The Woodlands-based Ring Energy said in its recent 4Q earnings report that proved reserves increased 78 percent in the past year from 77.8 million boe at yearend 2021 to 138.1 million boe at yearend 2022 in Permian Basin. Capital expenditures in 2023 are forecast at $135 million-to-$170 million after $140.1 million in 2022. Drilling and completions activity will be divided evenly between new horizontal wells on Ring’s legacy acreage and new vertical wells on assets in southern Central Basin Platform acquired from Stronghold Energy in July 2022. “The undeveloped opportunity that came with the acquisition has very, very competitive economics,” Paul D. McKinney, chairman and CEO, said March 9.

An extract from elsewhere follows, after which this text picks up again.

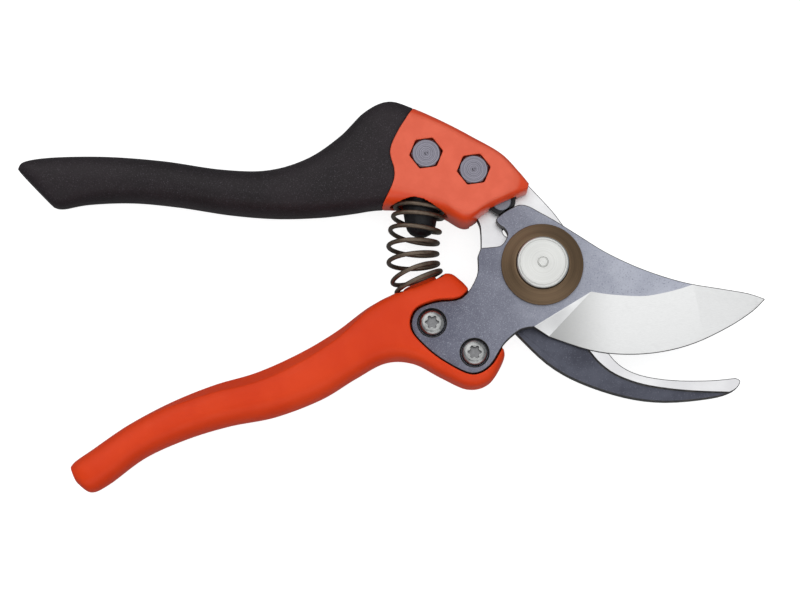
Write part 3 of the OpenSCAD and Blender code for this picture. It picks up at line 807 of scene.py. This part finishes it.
def dress_fasteners():
    bolt_steel = [turned(f"bolt_face_{i}", at, (0.25, 0.24, 0.28), (0.12, 0.115, 0.14), 0.28,
                         pitch=0.5, depth=0.03, drawn=0.75)
                  for i, at in enumerate(TANG_BOLTS)]
    split_x = PIVOT[0] + MM * (TANG_BOLTS[0][0] + TANG_BOLTS[1][0]) / 2
    dress("tang_bolts", bolt_steel, 0.1, lambda face: int(face.center.x > split_x))
    dress("tang_nuts", [plain_metal("nut_steel", (0.3, 0.32, 0.36), 0.4)], 0.2)
    dress("pivot_nut", [turned("bright_nut", (0, 0), (0.66, 0.66, 0.64), (0.54, 0.54, 0.52), 0.4,
                               pitch=0.25, depth=0.003, drawn=0.3)], 0.1)
    dress("disc_spring", [plain_metal("spring_ring", (0.4, 0.4, 0.4), 0.35)], 0)
    dress("rear_washer", [turned("washer_steel", (0, 0), (0.45, 0.46, 0.47), (0.34, 0.35, 0.36),
                                 0.36)], 0.12)
    dress("pivot_bolt", [plain_metal("bolt_steel", (0.42, 0.43, 0.45), 0.34)], 0.12)
    dress("pivot_bush", [plain_metal("bush_bronze", (0.5, 0.34, 0.17), 0.45)], 0)
    dress("screw_inserts", [plain_metal("insert_brass", (0.6, 0.45, 0.2), 0.4)], 0)
    screws = [in_frame(at) for at in BLADE_SCREWS]

    # Faces inside the star recess get a darker zinc: painted shade in the recess.
    def screw_zone(face):
        inside = min(math.dist(face.center[:2], at) for at in screws) < STAR_R * MM
        return int(inside and face.center.z < SHEAR_Z + STAR_Z * MM)

    dress("blade_screws", [plain_metal("zinc_screw", (0.38, 0.384, 0.38), 0.25, size=0.9),
                           plain_metal("screw_recess_painted_shade", (0.24, 0.24, 0.245), 0.38)], 0.08, screw_zone)
    dress("lock_axle", [plain_metal("axle_steel", (0.24, 0.25, 0.29), 0.42, metallic=0.7)], 0.15)
    dress("lock_clip", [plain_metal("clip_steel", (0.45, 0.46, 0.47), 0.36)], 0.05)
    dress("stop_sleeve", [soft_black("sleeve_black", 0.4)], 0.15)
    dress("lock_lever", [soft_black("lever_black", 0.5)], 0.3)
    dress("spring_bumper", [soft_black("bumper_black", 0.38, 0.8)], 0.25)


# ---------------------------------------------------------------- stage

VIEW_WIDTH = 224.0
VIEW_MIDDLE = (-39.71, -9.41)
CAMERA_AWAY = 0.7
CAMERA_TILT = math.radians(9.5)
SENSOR = 36.0
FLOOR_HALF = 1500
FLOOR_DEPTH = 20
FLOOR_GAP = 0.02
# The world's brightness: height from the lowest, 0, to the highest, 1, and the level there.
WORLD = ((0.3, 0.2), (0.46, 0.34), (0.52, 0.6), (0.75, 0.42))
# Name, place in metres, width and depth in metres, power in watts. All of them face the origin.
LIGHTS = [
    ("overhead", (0.05, 0.15, 1.5), (2.2, 1.7), 10.5),
    ("key", (-1.0, 1.5, 1.6), (2.8, 2.4), 17),
    ("front", (0.3, -1.7, 1.1), (3.0, 1.5), 13),
]


def add_camera():
    data = bpy.data.cameras.new("camera")
    data.sensor_width = SENSOR
    data.lens = SENSOR * CAMERA_AWAY / (VIEW_WIDTH * MM)
    data.clip_start = 0.01
    camera = bpy.data.objects.new("camera", data)
    x, y = in_frame(VIEW_MIDDLE)
    camera.location = (x, y - CAMERA_AWAY * math.sin(CAMERA_TILT),
                       SHEAR_Z + CAMERA_AWAY * math.cos(CAMERA_TILT))
    camera.rotation_euler = (CAMERA_TILT, 0, 0)
    bpy.context.scene.collection.objects.link(camera)
    bpy.context.scene.camera = camera


def add_light(name, at, size, power):
    data = bpy.data.lights.new(name, "AREA")
    data.shape = "RECTANGLE"
    data.size, data.size_y = size
    data.energy = power
    light = bpy.data.objects.new(name, data)
    light.location = at
    light.rotation_euler = (-Vector(at)).to_track_quat("-Z", "Y").to_euler()
    bpy.context.scene.collection.objects.link(light)


def studio_world():
    """A pale room, darker below the horizon than above it."""
    world = bpy.data.worlds.new("world")
    world.use_nodes = True
    tree = world.node_tree
    place = tree.nodes.new("ShaderNodeTexCoord")
    parts = tree.nodes.new("ShaderNodeSeparateXYZ")
    ramp = tree.nodes.new("ShaderNodeValToRGB")
    tree.links.new(place.outputs["Generated"], parts.inputs[0])
    height = tree.nodes.new("ShaderNodeMapRange")
    height.inputs["From Min"].default_value = -1
    tree.links.new(parts.outputs["Z"], height.inputs["Value"])
    tree.links.new(height.outputs["Result"], ramp.inputs["Fac"])
    for i, (at, level) in enumerate(WORLD):
        stop = ramp.color_ramp.elements[i] if i < 2 else ramp.color_ramp.elements.new(at)
        stop.position = at
        stop.color = (0.95 * level, 0.975 * level, level, 1)
    tree.links.new(ramp.outputs["Color"], tree.nodes["Background"].inputs["Color"])
    return world


def add_stage():
    """A pale floor that doesn't colour the object, a pale room, and soft lights."""
    half = FLOOR_HALF
    square = [(-half, -half), (half, -half), (half, half), (-half, half)]
    floor = new_object("floor", prism(square, -FLOOR_DEPTH, -FLOOR_GAP))
    floor.data.transform(Matrix.Scale(MM, 4))
    look = Look("floor_paper", Roughness=0.9, Specular_IOR_Level=0.1, Emission_Strength=0.84,
                Emission_Color=(1, 1, 1, 1))
    look.colour(look.mix(look.noise(60, 2), (0.40, 0.40, 0.40), (0.42, 0.42, 0.42)))
    floor.data.materials.append(look.material)
    floor.visible_diffuse = False
    floor.visible_glossy = False
    bpy.context.scene.world = studio_world()
    for light in LIGHTS:
        add_light(*light)
    bpy.context.scene.view_settings.view_transform = "Standard"


add_camera()
build_head()
build_grip()
build_lower_handle()
build_spring()
build_disc()
dress_steel()
dress_fasteners()
add_stage()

Production in 2022Q4 was 17,856 boed (68 percent oil) – up 34 percent from 13,278 boed from Q3. Full year production was 12,364 boed (77 percent oil) in 2022 – up 45 percent from 2021. Twelve of 21 wells placed on production in 4Q did not contribute meaningfully until late December, which should boost production in 2023.
Ring commenced its 2023 drilling program in January with 4 Northwest Shelf horizontal wells drilled and 3 wells completed and placed on production. Ring added a rig in Central Basin Platform to drill 3 vertical wells, which were expected be online by the end of March. Production in 2023 is forecast at 17,800 boed-to-18,800 boed (68 percent oil).